Lucie goes to see her father shortly after they speak of her impending marriage. She goes to him in the dark while he is sleeping. This scene is very similar to the scene in which Lucie first meets her father. They are in a dark room. She advances towards him in the dark. Both passages portray her as a spectral figure moving through the dark like an angel of light. For example, in the passage where Lucie first meets her father the novel describes how the light shifts from the face of Doctor Manette to the face of Lucie (51). She becomes “like a spirit beside him” (51). The later passage in which Lucie is checking on her father in the middle of the night she places a “needless candle” to one side and continues “creep[ing]” forward leaving the “shadow[s] at a distance” (231). Lucie is the figure that creates commonality between the two scenes. She is the ethereal creature that appears at the side of the Doctor when he most needs her. She is a guiding force out of the darkness. She is the light. However, in the first scene she is the light arriving and in the latter she is the light leaving.
Lucie’s ethereal nature as a light has an impact on the mental health of others, particularly her father. The Doctor is unconscious in both situations of Lucie’s appearance. He is “unconscious of the figure [Lucie] that could have put out its hand and touched him” when she moves toward him in the room above the wine-shop (51).
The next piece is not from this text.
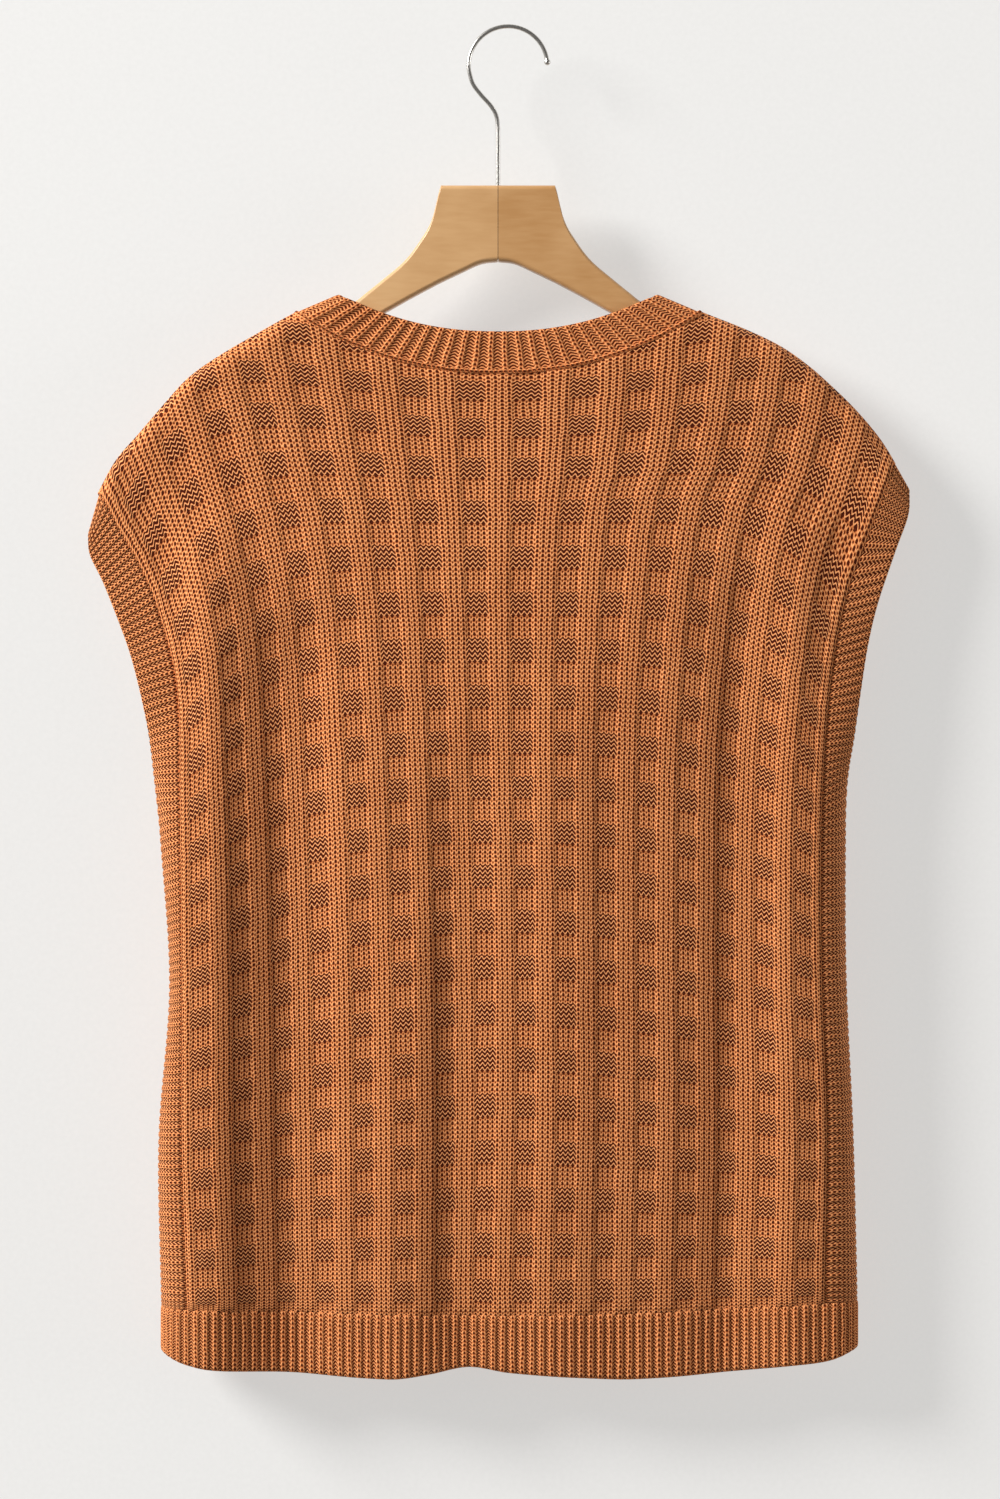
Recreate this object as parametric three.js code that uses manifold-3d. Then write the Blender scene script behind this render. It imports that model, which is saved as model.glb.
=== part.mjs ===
// Knitted sweater vest on a wooden hanger, in millimetres, +Z up.
// The back of the vest faces -Y. The origin is the inner crown of the hanger's hook.
// The cloth is a wall with a plain inside and a raised outside: wide knit strips and reverse
// stitch blocks on the panels, 1x1 ribs on the neckband, the side bands and the hems.
import * as THREE from 'three';
import Module from 'manifold-3d';

const wasm = await Module();
wasm.setup();

// Wall and relief.
const WALL = 2.0;
const STRIP_RELIEF = 0.85;
const BLOCK_RELIEF = 0.45;
const RIB_RELIEF = 0.75;
const HALF_GAP = 0.15;

// Stitch pattern of a panel: 16 columns of blocks, 21 to 22 rows of blocks.
const COLUMNS = 16;
const VALLEY_HALF = 0.2;
const FIRST_ROW = -0.56;
const LAST_ROW = 21.5;

// Neck opening: seam and free edge of the neckband, back and front.
const NECK_SEAM_HALF = 121;
const NECK_EDGE_HALF = 95;
const NECK_POWER = 2.2;
const NECK_SEAM_SIDE_Z = -171;
const NECK_EDGE_SIDE_Z = -160;
const NECK_BACK = { seamZ: -206.7, edgeZ: -182.7, ribs: 28, fineColumns: 2 };
const NECK_FRONT = { seamZ: -268, edgeZ: -244, ribs: 38, fineColumns: 3 };

// Rib counts along a side band, from the hem to the shoulder, and across a hem.
const BAND_RIBS_PER_ROW_LOW = 4.6;
const BAND_RIBS_PER_ROW_HIGH = 4.0;
const UNDERARM_ROW = 11.7;
const HEM_RIBS = 66;

// Hanger.
const WOOD_HALF_THICKNESS = 6;
const WOOD_EDGE_ROUND = 2;
const ARM_HALF_LENGTH = 185;
const ARM_CLEARANCE = 1.3;
const JOINT_HALF_GAP = 0.15;
const WIRE_RADIUS = 1.3;
const HOOK_RADIUS = 23.6;
const HOOK_SIDE_STEP = 6;
const STEM_END_Z = -138.5;
const HOOK_TIP_RADIUS = 1.9;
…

He moves from a state of being unconscious of her presence to being cured by it. The second scene is less psychological in his unconscious; he is physically asleep (231). However, the second scene has the Doctor moving from a consciousness of Lucie, their conversation about her upcoming marriage, to an unconscious state. The move from conscious to unconscious, unlike the move from unconscious to conscious, causes a reappearance of Doctor Manette’s illness for the nine days after she departs for the first half of her honeymoon. I believe Lucie’s ability here described in two paralleling cases concerning the mental health of her father, could also potentially be used in relation to other characters like Charles Darnay or Sydney Carton, though future research will have to be done in order to verify if these suspicions are reasonable or fanciful.